> [What to produce] Among the lines of data below, reproduce only those from the one with "last[0], last[1], SUB_SLIDE_GAP))" through the one with "if empty is", exactly as they stand, both ends included.

# Dataset extract start

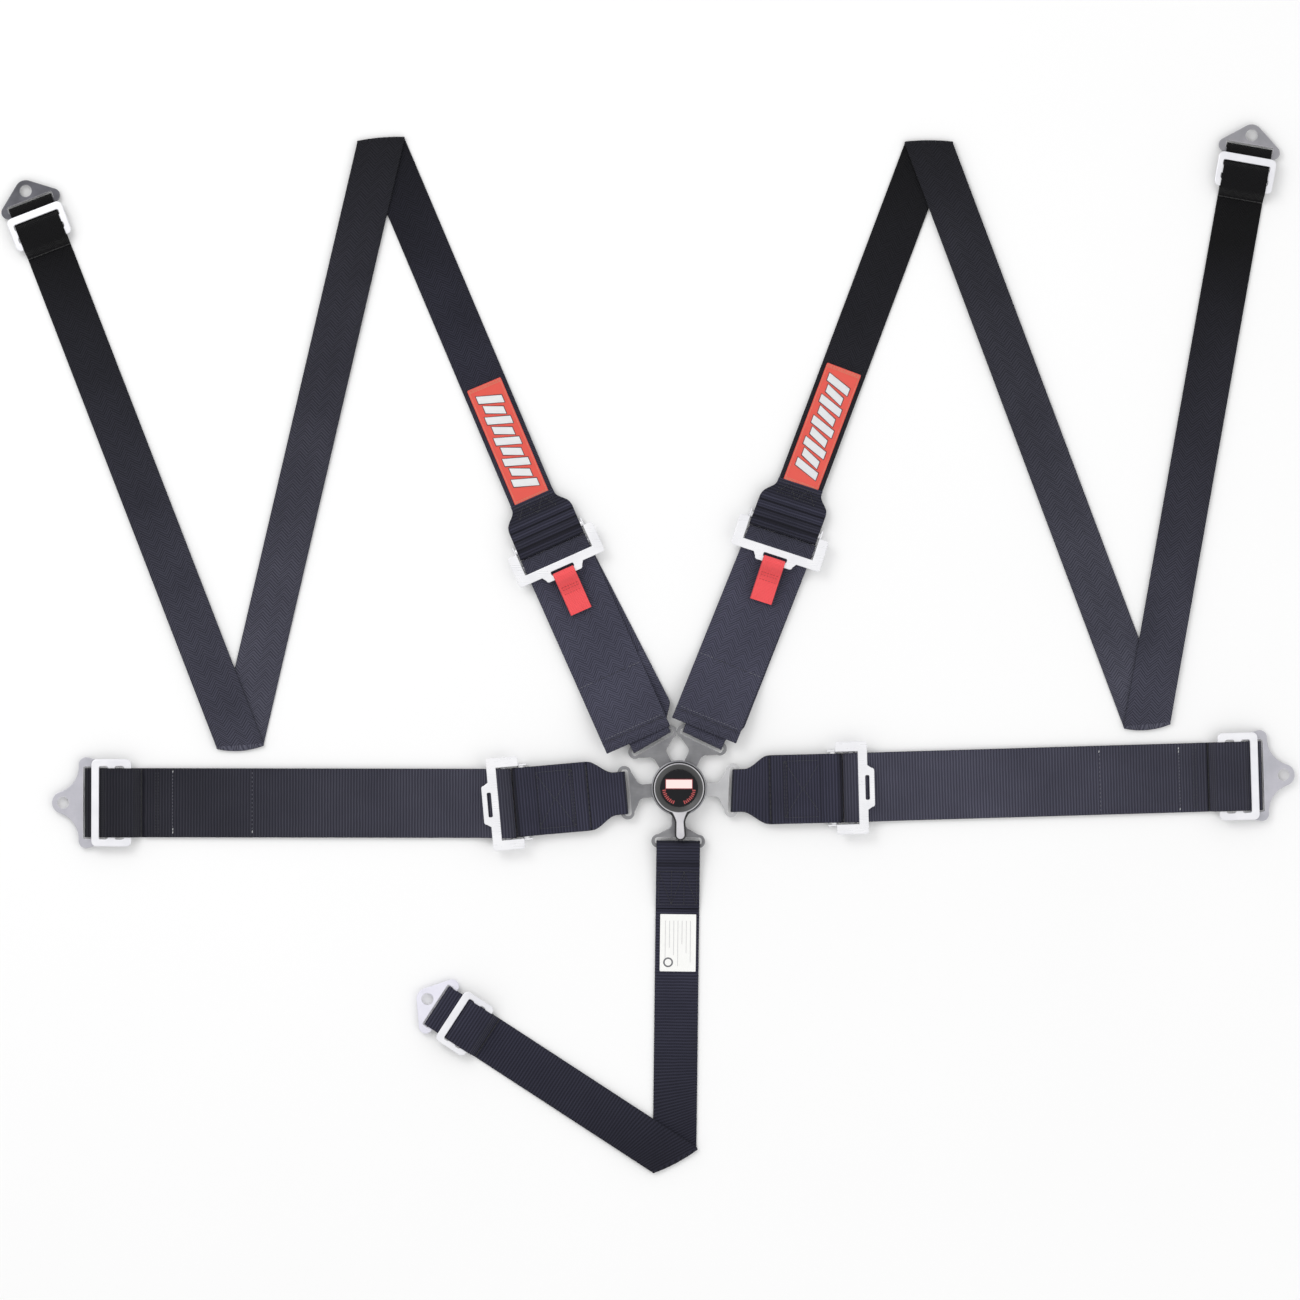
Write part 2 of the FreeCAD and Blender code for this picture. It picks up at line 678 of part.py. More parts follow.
def lap_loop(name):
    """Sewn loop between the tongue and the adjuster's crossbar."""
    course, length = course_between(bar_point(name), LAP_CROSSBAR[name])
    sewn = block(EYE_REACH - EYE_OVERLAP, length - EYE_REACH, WIDE, TONGUE_Z - WEBBING, TONGUE_Z + WEBBING)
    sewn = sewn.fuse(eye(length, TONGUE_Z, LOOP_IN, EYE_REACH, WIDE, -1))
    loop = course.place(sewn).fuse(tongue_eye(name, WIDE))
    return loop.common(course.place(gathering(length, GATHERED, WIDE, 8.0, 33.0)))


def lap_slide_end(name):
    """How far the end webbing reaches back from the bolt."""
    return LAP_SLIDE_GAP[name] + WIDE_SLIDE_LENGTH + 10.0


def lap_run(name):
    """Belt from the grip bar, under the tail, to the end webbing."""
    belt, length = lap_belt(name)
    end = length - lap_slide_end(name)
    low = TONGUE_Z - WRAP_OUT
    lying = 30.0
    flat = side(
        [
            (6.0, low),
            (6.0, low + WEBBING),
            (lying, GROUND + WEBBING),
            (end, GROUND + WEBBING),
            (end, GROUND),
            (lying, GROUND),
        ],
        WIDE,
    )
    return belt_turn(lap_adjuster(name), belt, 8.0).fuse(belt.place(flat))


def lap_tail(name):
    """Free end of the lap belt, out under the adjuster's plate and back along the run."""
    belt, length = lap_belt(name)
    top = TONGUE_Z + WRAP_OUT - WEBBING / 2
    rest = GROUND + 1.7 * WEBBING
    line = [(9.2, top), (15.0, top - 0.8), (32.0, rest + 0.8), (60.0, rest), (LAP_TAIL[name], rest)]
    return belt.place(ribbon(line, WIDE))


def shoulder_adjuster(name):
    return Course(SHOULDER_CROSSBAR[name], SHOULDER_HANDLE_ANGLE[name])


def shoulder_grip(name):
    return shoulder_adjuster(name).at(GRIP_AT)


def shoulder_lower(name):
    """Lower belt: looped and sewn round the tongue, then one layer to the grip bar."""
    course, length = course_between(bar_point(name), shoulder_grip(name))
    start = EYE_REACH - EYE_OVERLAP
    lying = 44.0
    sewn_end = 90.0
    end = length - 9.5
    lifting = end - 20.0
    belt = side(
        [
            (start, TONGUE_Z + WEBBING),
            (EYE_REACH, TONGUE_Z + WEBBING),
            (lying, GROUND + 2 * WEBBING),
            (sewn_end, GROUND + 2 * WEBBING),
            (sewn_end + 2.0, GROUND + WEBBING),
            (lifting, GROUND + WEBBING),
            (end, TONGUE_Z - WRAP_IN),
            (end, TONGUE_Z - WRAP_OUT),
            (lifting, GROUND),
            (lying, GROUND),
            (EYE_REACH, TONGUE_Z - WEBBING),
            (start, TONGUE_Z - WEBBING),
        ],
        WIDE,
    )
    loop = course.place(belt).fuse(tongue_eye(name, WIDE))
    return loop.common(course.place(gathering(length, GATHERED, WIDE, 8.0, 24.0)))


def shoulder_tail(name):
    """Free end of the shoulder belt: round the grip bar and down over the lower belt to the tongue."""
    course = Course(shoulder_grip(name), SHOULDER_TAIL_ANGLE[name])
    top = TONGUE_Z + WRAP_OUT - WEBBING / 2
    over_loop = TONGUE_Z + LOOP_OUT + 0.4 + WEBBING / 2
    on_belt = GROUND + 2.8 * WEBBING
    free = ribbon(
        [
            (4.6, top),
            (12.5, top - 0.6),
            (29.0, on_belt),
            (SHOULDER_TAIL - 74.0, on_belt),
            (SHOULDER_TAIL - 19.0, over_loop),
            (SHOULDER_TAIL, over_loop),
        ],
        WIDE,
    )
    return belt_turn(shoulder_adjuster(name), course, 4.6).fuse(course.place(free))


def shoulder_courses(name):
    """The three straight stretches above a shoulder adjuster, each with its length."""
    first, second = SHOULDER_FOLDS[name]
    return [
        course_between(SHOULDER_CROSSBAR[name], first),
        course_between(first, second),
        course_between(second, SHOULDER_BOLT[name]),
    ]


def shoulder_upper(name):
    """Upper belt: a wide loop round the crossbar sewn to a 2 inch belt that runs to the first fold."""
    (course, length), (following, second_length), last = shoulder_courses(name)
    reach = 14.0
    loop_end = 44.0
    full_until = 26.0
    loop = eye(0, TONGUE_Z, LOOP_IN, reach, WIDE, 1)
    loop = loop.fuse(block(reach, loop_end, WIDE, TONGUE_Z - WEBBING, TONGUE_Z + WEBBING))
    for edge in (1, -1):
        corner = [(loop_end, NARROW), (loop_end, WIDE + 1), (full_until, WIDE + 1), (full_until, WIDE)]
        loop = loop.cut(plan([(x, edge * y) for x, y in corner], 0, 20.0))
    lean = crease_lean(course, following, course)
    slope = leg(0, UPPER_FLAT, 0, 0, NARROW, UPPER_START, GROUND)
    slope = slope.cut(block(-5.0, loop_end - 8.0, WIDE, 0, 20.0))
    flat = leg(UPPER_FLAT - 0.5, length, 0, lean, NARROW, GROUND, GROUND)
    square = Course(SHOULDER_CROSSBAR[name], SHOULDER_HANDLE_ANGLE[name] - 180)
    return course.place(slope.fuse(flat)).fuse(square.place(loop))


def shoulder_patch(name):
    """Embroidered patch sewn on the upper belt."""
    course, length = shoulder_courses(name)[0]
    low = UPPER_START + WEBBING + 0.02
    patch = block(PATCH_START, PATCH_START + PATCH_LENGTH, PATCH_HALF, low, low + PATCH_T)
    fall = math.degrees(math.atan2(UPPER_START - GROUND, UPPER_FLAT))
    patch.rotate(Vector(0, 0, UPPER_START), Vector(0, 1, 0), fall)
    return course.place(patch)


def shoulder_middle(name):
    (first, a), (course, length), (following, b) = shoulder_courses(name)
    lean_start = crease_lean(first, course, course)
    lean_end = crease_lean(course, following, course)
    return course.place(leg(0, length, lean_start, lean_end, NARROW, OVERLAP, GROUND))


def bolt_course(course, length):
    """From a belt's bolt back along the belt."""
    return Course(course.at(length), course.angle + 180)


def narrow_end(course_in, course, length, gap):
    """Last stretch of a 2 inch belt, from its fold to the end webbing round its bracket."""
    foot = gap + NARROW_SLIDE_LENGTH + 10.0
    lean = crease_lean(course_in, course, course)
    flat = course.place(leg(0, length - foot + 1.0, lean, 0, NARROW, OVERLAP, GROUND))
    ending = end_webbing(NARROW_BRACKET_BAR, gap, NARROW_SLIDE_LENGTH, NARROW, foot)
    return flat.fuse(bolt_course(course, length).place(ending))


def sub_courses():
    return [course_between(bar_point("sub"), SUB_FOLD), course_between(SUB_FOLD, SUB_BOLT)]


def sub_belt():
    """2 inch belt looped round the sub tongue and sewn, then one layer to the fold."""
    (course, length), (following, rest) = sub_courses()
    half = NARROW - 1.0
    loop = eye(0, TONGUE_Z, LOOP_IN, EYE_REACH, half, 1)
    slope = side(
        [
            (EYE_REACH, TONGUE_Z + WEBBING),
            (SUB_FLAT, GROUND + 2 * WEBBING),
            (SUB_FLAT + 4.0, GROUND + WEBBING),
            (SUB_FLAT + 4.0, GROUND),
            (SUB_FLAT, GROUND),
            (EYE_REACH, TONGUE_Z - WEBBING),
        ],
        half,
    )
    flat = leg(SUB_FLAT, length, 0, crease_lean(course, following, course), half, GROUND, GROUND)
    return course.place(loop.fuse([slope, flat]))


def sub_label():
    """Sewn-on white label."""
    course, length = sub_courses()[0]
    low = GROUND + WEBBING + 0.02
    label = block(75.0, 138.0, 19.8, low, low + LABEL_T)
    label.translate(Vector(0, 1.0, 0))
    return course.place(label)


def build_buckle():
    save("buckle_base", buckle_base())
    save("buckle_housing", buckle_housing())
    save("housing_screws", housing_screws())
    save("spindle", spindle())
    save("release_cam", release_cam())
    save("latch_springs", latch_springs())
    save("return_spring", return_spring())
    save("release_lever", release_lever())
    save("lever_trim", lever_trim())
    save("cap_disc", cap_disc())
    for name, angle in TONGUE_ANGLES.items():
        save(name + "_tongue", Course((0, 0), angle).place(tongue()))


def build_lap(name):
    adjuster = lap_adjuster(name)
    belt, length = lap_belt(name)
    bolt = bolt_course(belt, length)
    gap = LAP_SLIDE_GAP[name]
    ending = end_webbing(WIDE_BRACKET_BAR, gap, WIDE_SLIDE_LENGTH, WIDE, lap_slide_end(name) - 0.3)
    save(name + "_loop", lap_loop(name))
    save(name + "_adjuster_frame", adjuster.place(adjuster_frame()))
    save(name + "_grip_bar", adjuster.place(grip_bar()))
    save(name + "_run", lap_run(name))
    save(name + "_tail", lap_tail(name))
    save(name + "_end_loop", bolt.place(ending))
    save(name + "_slide", bolt.place(three_bar_slide(gap, WIDE_SLIDE_LENGTH, WIDE_SLIDE_HALF)))
    save(name + "_bracket", bolt.place(wide_bracket()))


def build_shoulder(name):
    adjuster = shoulder_adjuster(name)
    upper, middle, last = shoulder_courses(name)
    bolt = bolt_course(*last)
    save(name + "_lower_belt", shoulder_lower(name))
    save(name + "_grip_bar", adjuster.place(grip_bar()))
    save(name + "_tail", shoulder_tail(name))
    save(name + "_adjuster_frame", adjuster.place(adjuster_frame()))
    save(name + "_pull_tab", adjuster.place(pull_tab()))
    save(name + "_upper_belt", shoulder_upper(name))
    save(name + "_patch", shoulder_patch(name))
    save(name + "_middle_belt", shoulder_middle(name))
    save(name + "_end_belt", narrow_end(middle[0], last[0], last[1], SHOULDER_SLIDE_GAP))
    slide = three_bar_slide(SHOULDER_SLIDE_GAP, NARROW_SLIDE_LENGTH, NARROW_SLIDE_HALF)
    save(name + "_slide", bolt.place(slide))
    save(name + "_bracket", bolt.place(narrow_bracket()))


def build_sub():
    upper, last = sub_courses()
    bolt = bolt_course(*last)
    save("sub_belt", sub_belt())
    save("sub_label", sub_label())
    save("sub_end_belt", narrow_end(upper[0], last[0], last[1], SUB_SLIDE_GAP))
    save("sub_slide", bolt.place(three_bar_slide(SUB_SLIDE_GAP, NARROW_SLIDE_LENGTH, NARROW_SLIDE_HALF)))
    save("sub_bracket", bolt.place(narrow_bracket()))


build_buckle()
build_lap("left_lap")
build_lap("right_lap")
build_shoulder("left_shoulder")
build_shoulder("right_shoulder")
build_sub()
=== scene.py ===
"""Looks of a five-point racing harness laid flat: webbing, stitching, patches and metal finishes.

Lengths are in millimetres along each belt's own course until a mesh is made. The positions come from the
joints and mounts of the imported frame."""

import json
import math

import bmesh
import bpy
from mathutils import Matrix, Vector


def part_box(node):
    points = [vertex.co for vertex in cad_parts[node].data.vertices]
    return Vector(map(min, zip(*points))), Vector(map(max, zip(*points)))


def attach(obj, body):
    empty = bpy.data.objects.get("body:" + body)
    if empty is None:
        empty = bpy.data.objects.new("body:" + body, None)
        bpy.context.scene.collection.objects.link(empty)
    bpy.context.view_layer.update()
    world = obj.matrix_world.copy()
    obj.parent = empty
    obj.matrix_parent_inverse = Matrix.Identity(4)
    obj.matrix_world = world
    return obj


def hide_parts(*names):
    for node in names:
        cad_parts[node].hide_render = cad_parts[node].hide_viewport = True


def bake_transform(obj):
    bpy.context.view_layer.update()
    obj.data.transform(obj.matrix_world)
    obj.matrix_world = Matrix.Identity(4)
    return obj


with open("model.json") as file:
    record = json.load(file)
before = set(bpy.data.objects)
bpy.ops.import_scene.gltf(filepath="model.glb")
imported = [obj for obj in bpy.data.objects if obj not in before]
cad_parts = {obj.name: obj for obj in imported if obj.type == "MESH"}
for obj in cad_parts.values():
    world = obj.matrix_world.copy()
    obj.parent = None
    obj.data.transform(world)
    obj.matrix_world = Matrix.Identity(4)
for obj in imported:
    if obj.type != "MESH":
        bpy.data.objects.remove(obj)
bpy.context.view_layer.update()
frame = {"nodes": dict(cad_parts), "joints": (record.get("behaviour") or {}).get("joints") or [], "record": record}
JOINTS = {joint["name"]: joint for joint in frame["joints"]}
MOUNTS = {mount["name"]: mount for mount in frame["record"]["mounts"]}
MM = 0.001
UP = Vector((0, 0, 1))

WEBBING = 1.8           # thickness of one layer
WIDE = 38.0             # half width of the 3 inch belt
NARROW = 25.0           # half width of the 2 inch belt
SUB_HALF = 24.0         # half width of the sub belt beside its label
GATHERED = 23.5         # half width where a wide belt is bunched through a tongue
FLOOR_Z = 1.1           # middle of a belt that lies flat
FOLD_Z = 4.1            # middle of a belt that lies on top of another at a fold
BAR_Z = 7.5             # axis height of the tongues' and adjusters' bars
BRACKET_Z = 5.1         # axis height of the brackets' bars
OVER_SLIDE_Z = 14.3     # middle of a belt that lies on a slide's bars
HALF_GAP = 0.95         # from the plane between two sewn layers to the middle of each
LOOP_R = 5.45           # middle of the webbing's turn round a tongue bar or crossbar
GRIP_TURN_R = 5.6       # middle of the webbing's turn round a grip bar
BRACKET_TURN_R = 4.0
EYE_REACH = 18.0        # from a bar to where the two layers round it meet
EYE_BULGE = 9.8         # half width of a sewn loop's turn, which bulges towards the grip bar
ROLL_BULGE = 8.3        # half width of the free end's turn round the grip bar
WIDE_BULGE = 10.8       # half width of the turn round a lap bracket's bar
NARROW_BULGE = 7.2
WIDE_BAR = 35.5         # bolt to bracket bar, 3 inch
NARROW_BAR = 20.1       # bolt to bracket bar, 2 inch
WIDE_SLIDE = 44.0       # length of a slide
NARROW_SLIDE = 38.0
SLIDE_BAR = 8.5         # width of each of a slide's bars
CLIMB = 2.45            # half the run of a belt's climb through a slide's window
UPPER_FLAT = 205.0      # from the crossbar to where the 2 inch belt reaches the floor
LAP_TAIL = {"left_lap": 397.0, "right_lap": 391.5}
SHOULDER_TAIL = 222.0
HEM_RIB = 3.3           # pitch of the painted shade bands that stand for the ribs on a shoulder tail's hem
SEAM_AT = 36.2          # from the tongue bar to the edge of a lap loop's inner layer
BOX_START = 52.0        # sewn box on a lap loop
BOX_END = 93.0
BOX_HALF = 31.0
SUB_HEM = 68.0          # end of the sub belt's sewn layer
SUB_RIB = 4.2
PATCH_START = 46.0      # from the crossbar to the patch
PATCH_END = 184.0
PATCH_HALF = 20.0
KNOB_R = 29.0
DISH_R = 26.0           # where the knob's dished ring meets its bright line, a painted highlight
CAP_R = 20.3
GAP = {                 # from the bolt to the slide
    "left_lap": 31.5,
    "right_lap": 28.1,
    "left_shoulder": 23.0,
    "right_shoulder": 23.0,
    "sub": 30.0,
}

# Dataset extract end

> [Written response]
    save("sub_end_belt", narrow_end(upper[0], last[0], last[1], SUB_SLIDE_GAP))
    save("sub_slide", bolt.place(three_bar_slide(SUB_SLIDE_GAP, NARROW_SLIDE_LENGTH, NARROW_SLIDE_HALF)))
    save("sub_bracket", bolt.place(narrow_bracket()))


build_buckle()
build_lap("left_lap")
build_lap("right_lap")
build_shoulder("left_shoulder")
build_shoulder("right_shoulder")
build_sub()
=== scene.py ===
"""Looks of a five-point racing harness laid flat: webbing, stitching, patches and metal finishes.

Lengths are in millimetres along each belt's own course until a mesh is made. The positions come from the
joints and mounts of the imported frame."""

import json
import math

import bmesh
import bpy
from mathutils import Matrix, Vector


def part_box(node):
    points = [vertex.co for vertex in cad_parts[node].data.vertices]
    return Vector(map(min, zip(*points))), Vector(map(max, zip(*points)))


def attach(obj, body):
    empty = bpy.data.objects.get("body:" + body)
    if empty is None:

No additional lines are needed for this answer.